Of course, that wasn’t where our conversation began. My first question was how she managed to find six weeks to ride her bike. Did she have a really understanding boss? Was she a freelancer? Trust fund?
Nope. She quit her job and her husband was chill about it.
She also left behind a chihuahua and when we stopped for chai in Venice, she was easily distracted by one just a few tables over.
When I asked her what the biggest surprise of the trip was she told me it was the people that she met. From other cyclists she encountered on the road to the folks she met off the bike, she was continually amazed by the kindness, warmth and generosity of the people she encountered.
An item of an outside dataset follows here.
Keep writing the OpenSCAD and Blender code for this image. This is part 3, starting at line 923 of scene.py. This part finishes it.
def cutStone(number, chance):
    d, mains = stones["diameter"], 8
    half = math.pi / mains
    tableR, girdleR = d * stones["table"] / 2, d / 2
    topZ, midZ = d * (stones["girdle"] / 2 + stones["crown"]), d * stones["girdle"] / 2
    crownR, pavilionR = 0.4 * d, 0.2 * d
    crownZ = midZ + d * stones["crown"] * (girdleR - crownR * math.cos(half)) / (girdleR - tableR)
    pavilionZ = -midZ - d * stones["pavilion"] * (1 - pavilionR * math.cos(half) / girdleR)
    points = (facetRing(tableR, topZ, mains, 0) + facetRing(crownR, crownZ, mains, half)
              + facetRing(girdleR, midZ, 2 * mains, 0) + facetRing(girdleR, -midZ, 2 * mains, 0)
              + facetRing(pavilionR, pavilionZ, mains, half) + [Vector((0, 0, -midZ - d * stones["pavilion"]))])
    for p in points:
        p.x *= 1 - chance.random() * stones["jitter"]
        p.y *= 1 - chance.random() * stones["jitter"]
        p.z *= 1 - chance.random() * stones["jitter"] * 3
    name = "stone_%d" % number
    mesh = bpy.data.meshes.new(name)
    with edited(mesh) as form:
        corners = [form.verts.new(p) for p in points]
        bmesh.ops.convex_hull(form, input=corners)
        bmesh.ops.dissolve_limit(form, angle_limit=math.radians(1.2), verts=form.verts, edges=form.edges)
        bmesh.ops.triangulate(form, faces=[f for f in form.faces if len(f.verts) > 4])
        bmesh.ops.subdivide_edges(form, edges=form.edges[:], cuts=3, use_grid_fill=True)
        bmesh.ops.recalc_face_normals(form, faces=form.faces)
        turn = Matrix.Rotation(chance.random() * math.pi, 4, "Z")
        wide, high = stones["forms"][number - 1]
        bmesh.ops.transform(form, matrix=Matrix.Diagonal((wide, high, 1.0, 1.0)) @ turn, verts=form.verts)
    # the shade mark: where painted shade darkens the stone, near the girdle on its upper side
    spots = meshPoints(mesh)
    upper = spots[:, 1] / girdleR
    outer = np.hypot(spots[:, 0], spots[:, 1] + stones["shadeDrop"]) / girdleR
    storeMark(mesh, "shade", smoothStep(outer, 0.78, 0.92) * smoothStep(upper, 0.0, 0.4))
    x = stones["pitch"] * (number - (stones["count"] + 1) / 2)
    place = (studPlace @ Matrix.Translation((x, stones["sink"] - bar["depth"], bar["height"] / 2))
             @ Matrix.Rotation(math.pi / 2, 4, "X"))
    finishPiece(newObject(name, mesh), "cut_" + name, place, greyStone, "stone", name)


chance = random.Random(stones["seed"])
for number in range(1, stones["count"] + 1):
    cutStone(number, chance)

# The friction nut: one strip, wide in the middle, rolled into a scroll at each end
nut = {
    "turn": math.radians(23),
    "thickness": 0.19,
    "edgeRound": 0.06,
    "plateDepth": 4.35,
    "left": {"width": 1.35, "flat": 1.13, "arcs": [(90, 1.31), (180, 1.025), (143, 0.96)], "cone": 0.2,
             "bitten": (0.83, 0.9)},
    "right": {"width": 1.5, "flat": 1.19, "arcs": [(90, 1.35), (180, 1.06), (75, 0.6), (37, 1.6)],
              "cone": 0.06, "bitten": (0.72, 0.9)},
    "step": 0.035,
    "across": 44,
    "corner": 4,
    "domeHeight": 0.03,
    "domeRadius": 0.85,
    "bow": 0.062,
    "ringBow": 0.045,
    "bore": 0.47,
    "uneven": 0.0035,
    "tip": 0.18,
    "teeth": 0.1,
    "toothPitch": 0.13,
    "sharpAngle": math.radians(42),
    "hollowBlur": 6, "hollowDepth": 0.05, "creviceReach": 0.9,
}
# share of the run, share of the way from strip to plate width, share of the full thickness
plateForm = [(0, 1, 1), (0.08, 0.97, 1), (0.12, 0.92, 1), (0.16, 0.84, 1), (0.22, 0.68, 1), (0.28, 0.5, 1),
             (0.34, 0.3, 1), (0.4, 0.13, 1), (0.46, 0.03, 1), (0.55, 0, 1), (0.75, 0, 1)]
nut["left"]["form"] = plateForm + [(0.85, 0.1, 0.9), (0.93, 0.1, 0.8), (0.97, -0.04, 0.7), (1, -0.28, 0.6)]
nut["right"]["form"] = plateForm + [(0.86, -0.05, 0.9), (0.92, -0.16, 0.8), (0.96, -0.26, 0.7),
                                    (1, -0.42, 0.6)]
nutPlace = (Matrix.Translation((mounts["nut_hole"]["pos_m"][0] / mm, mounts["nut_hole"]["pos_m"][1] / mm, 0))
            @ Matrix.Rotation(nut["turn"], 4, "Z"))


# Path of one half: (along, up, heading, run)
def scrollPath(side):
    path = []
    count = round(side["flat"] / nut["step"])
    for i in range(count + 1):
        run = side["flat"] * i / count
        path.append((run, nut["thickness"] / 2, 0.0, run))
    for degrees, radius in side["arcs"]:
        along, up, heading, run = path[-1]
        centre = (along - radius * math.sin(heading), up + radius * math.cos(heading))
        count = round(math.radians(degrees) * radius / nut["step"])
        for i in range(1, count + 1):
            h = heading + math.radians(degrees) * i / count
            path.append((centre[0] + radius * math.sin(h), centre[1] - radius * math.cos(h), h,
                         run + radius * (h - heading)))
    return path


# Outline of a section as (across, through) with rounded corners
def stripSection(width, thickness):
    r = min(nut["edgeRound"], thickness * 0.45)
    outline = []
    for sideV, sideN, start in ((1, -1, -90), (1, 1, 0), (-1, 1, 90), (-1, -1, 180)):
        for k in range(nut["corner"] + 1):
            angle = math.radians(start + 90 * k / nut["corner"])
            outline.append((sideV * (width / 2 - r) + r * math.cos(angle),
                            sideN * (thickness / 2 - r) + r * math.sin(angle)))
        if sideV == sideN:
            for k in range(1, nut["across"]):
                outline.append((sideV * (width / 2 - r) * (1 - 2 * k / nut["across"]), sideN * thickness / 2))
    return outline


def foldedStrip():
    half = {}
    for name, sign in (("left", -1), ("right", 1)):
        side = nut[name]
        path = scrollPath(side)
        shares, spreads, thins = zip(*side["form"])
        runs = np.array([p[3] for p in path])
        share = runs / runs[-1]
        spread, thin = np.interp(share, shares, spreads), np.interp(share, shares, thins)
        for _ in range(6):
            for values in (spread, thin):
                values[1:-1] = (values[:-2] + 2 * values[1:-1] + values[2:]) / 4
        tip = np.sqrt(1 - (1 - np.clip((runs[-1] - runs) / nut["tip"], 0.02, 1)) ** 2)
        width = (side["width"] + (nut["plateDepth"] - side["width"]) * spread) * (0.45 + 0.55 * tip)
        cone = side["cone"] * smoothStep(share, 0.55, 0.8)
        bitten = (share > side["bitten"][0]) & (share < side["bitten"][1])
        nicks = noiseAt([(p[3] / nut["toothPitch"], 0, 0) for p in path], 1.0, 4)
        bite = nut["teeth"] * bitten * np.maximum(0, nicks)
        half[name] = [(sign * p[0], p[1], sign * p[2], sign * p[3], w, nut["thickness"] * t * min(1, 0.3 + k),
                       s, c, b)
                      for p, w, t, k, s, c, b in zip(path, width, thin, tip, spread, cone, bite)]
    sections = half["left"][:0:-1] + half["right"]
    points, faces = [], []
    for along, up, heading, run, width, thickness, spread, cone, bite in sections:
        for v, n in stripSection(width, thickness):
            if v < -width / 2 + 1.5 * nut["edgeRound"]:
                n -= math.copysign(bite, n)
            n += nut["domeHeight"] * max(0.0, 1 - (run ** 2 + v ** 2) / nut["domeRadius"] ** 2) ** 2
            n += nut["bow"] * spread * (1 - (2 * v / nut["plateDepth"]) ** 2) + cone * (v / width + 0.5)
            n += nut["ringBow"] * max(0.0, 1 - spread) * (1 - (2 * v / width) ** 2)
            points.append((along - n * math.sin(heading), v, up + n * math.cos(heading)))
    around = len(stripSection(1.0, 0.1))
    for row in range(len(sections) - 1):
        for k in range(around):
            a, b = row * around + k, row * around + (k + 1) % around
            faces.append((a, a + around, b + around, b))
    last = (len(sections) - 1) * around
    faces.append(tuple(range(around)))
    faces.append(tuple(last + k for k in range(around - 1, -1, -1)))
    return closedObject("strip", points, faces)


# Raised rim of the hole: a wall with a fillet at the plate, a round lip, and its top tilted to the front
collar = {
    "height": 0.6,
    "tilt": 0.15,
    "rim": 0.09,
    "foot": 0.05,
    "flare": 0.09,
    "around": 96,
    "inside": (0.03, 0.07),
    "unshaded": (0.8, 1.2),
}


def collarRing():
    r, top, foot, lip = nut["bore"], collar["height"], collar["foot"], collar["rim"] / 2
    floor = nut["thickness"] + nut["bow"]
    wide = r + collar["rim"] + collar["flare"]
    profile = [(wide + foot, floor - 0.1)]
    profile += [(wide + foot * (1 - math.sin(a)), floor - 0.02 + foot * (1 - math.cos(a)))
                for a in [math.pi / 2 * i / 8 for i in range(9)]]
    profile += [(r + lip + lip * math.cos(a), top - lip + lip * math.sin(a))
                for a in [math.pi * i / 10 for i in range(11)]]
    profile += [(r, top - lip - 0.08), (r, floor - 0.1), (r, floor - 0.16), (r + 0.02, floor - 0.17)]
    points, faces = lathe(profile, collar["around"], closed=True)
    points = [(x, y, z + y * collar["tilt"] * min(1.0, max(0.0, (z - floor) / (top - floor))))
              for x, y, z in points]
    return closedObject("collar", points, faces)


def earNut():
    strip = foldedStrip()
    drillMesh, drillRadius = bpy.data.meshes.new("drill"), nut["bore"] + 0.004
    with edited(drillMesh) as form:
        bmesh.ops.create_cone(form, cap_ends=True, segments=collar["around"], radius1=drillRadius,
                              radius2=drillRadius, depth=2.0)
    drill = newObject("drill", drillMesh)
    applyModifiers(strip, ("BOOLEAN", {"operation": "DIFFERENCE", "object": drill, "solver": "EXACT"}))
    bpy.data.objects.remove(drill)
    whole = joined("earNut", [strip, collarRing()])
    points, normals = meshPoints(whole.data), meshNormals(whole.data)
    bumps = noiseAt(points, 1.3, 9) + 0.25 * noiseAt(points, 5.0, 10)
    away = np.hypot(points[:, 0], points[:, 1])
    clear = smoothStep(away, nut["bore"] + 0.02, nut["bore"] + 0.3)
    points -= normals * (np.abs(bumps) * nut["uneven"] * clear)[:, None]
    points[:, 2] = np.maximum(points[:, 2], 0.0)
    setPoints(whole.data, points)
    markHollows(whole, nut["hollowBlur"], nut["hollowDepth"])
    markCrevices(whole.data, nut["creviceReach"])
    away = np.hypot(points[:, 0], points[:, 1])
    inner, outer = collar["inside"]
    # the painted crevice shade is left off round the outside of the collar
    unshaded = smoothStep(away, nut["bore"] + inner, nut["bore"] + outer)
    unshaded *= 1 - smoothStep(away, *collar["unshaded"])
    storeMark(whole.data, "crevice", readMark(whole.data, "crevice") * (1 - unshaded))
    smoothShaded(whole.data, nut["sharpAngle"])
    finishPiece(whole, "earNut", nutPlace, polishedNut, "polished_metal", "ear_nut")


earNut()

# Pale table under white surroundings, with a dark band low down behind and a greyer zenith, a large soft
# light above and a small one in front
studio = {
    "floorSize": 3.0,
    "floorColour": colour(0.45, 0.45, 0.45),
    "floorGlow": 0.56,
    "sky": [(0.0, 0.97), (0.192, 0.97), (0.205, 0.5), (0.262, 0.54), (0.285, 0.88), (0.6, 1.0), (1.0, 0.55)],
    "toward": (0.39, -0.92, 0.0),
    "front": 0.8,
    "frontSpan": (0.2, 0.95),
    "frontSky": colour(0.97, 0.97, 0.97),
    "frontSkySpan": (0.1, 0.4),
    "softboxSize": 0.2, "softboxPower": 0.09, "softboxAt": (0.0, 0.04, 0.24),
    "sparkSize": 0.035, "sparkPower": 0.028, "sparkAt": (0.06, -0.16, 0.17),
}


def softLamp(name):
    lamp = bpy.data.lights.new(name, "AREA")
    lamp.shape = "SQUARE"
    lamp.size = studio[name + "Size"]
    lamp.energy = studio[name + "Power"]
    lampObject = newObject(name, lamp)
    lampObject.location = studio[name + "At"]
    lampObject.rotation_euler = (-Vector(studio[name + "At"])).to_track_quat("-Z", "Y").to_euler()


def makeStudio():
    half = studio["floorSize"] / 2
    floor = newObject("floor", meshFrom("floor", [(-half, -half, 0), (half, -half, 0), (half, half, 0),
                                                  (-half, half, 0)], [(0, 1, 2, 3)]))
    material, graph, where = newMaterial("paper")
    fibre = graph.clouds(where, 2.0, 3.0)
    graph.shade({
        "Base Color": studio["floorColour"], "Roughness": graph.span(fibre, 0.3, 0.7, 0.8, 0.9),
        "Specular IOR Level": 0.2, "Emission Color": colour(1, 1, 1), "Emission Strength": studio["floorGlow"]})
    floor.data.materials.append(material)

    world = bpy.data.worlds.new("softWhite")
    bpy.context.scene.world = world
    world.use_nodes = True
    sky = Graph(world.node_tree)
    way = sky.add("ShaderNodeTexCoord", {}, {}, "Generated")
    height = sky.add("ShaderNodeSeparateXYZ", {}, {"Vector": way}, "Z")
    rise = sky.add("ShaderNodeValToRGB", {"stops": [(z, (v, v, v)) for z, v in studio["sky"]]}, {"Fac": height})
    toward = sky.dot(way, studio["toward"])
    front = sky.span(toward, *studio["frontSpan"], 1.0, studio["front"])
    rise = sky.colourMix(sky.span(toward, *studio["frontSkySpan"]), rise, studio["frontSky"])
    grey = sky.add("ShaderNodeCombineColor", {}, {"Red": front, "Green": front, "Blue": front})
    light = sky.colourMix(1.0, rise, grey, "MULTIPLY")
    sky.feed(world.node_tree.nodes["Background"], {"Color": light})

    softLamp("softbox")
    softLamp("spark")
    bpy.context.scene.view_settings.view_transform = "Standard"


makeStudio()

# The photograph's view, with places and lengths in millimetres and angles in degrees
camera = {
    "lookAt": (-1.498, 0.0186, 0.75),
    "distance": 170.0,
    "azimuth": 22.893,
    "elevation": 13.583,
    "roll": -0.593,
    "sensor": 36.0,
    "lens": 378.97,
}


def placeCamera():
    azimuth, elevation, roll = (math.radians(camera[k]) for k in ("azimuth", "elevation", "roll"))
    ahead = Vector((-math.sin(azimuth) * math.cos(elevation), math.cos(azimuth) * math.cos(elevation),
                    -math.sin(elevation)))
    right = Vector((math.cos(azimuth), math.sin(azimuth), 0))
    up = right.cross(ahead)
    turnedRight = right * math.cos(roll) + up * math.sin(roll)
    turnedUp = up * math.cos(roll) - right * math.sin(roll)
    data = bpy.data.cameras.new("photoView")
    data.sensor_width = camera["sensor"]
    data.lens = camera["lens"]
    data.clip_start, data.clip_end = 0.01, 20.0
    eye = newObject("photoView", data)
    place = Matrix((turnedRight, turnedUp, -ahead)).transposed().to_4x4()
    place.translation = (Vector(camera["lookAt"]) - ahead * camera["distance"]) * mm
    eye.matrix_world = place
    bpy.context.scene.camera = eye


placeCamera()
What she’d expected to get out of the trip was beautiful scenery, but it was in meeting people that she’d had her must pleasant and surprising encounters.
When I asked her about her favorite stretch she had ridden, she mentioned when she first rode into a Redwood forest, which would have been Del Norte State Forest, on the Pacific Coast a bit south of Crescent City, in far northern California. She talked about how she marveled not just at their massive presence, but how, from the saddle of a bike, she was able to take in the full effect of their size, that she didn’t have car windows letter boxing her view, how the scent of the forest washed over her as she rode and how she could feel the damp air of the forest on her skin.
Given the chance to be plucked out of Southern California and returned to any spot on her tour via helicopter, she said that was the spot.
Most of us don’t carpe that diem often enough. I’ll admit that I did more than just covet Jennifer’s adventure, I envied it. And while envy may be one of the seven deadly sins, in this instance I think it may have served a useful purpose in reminding me that it’s a big world. I need to get out and see more.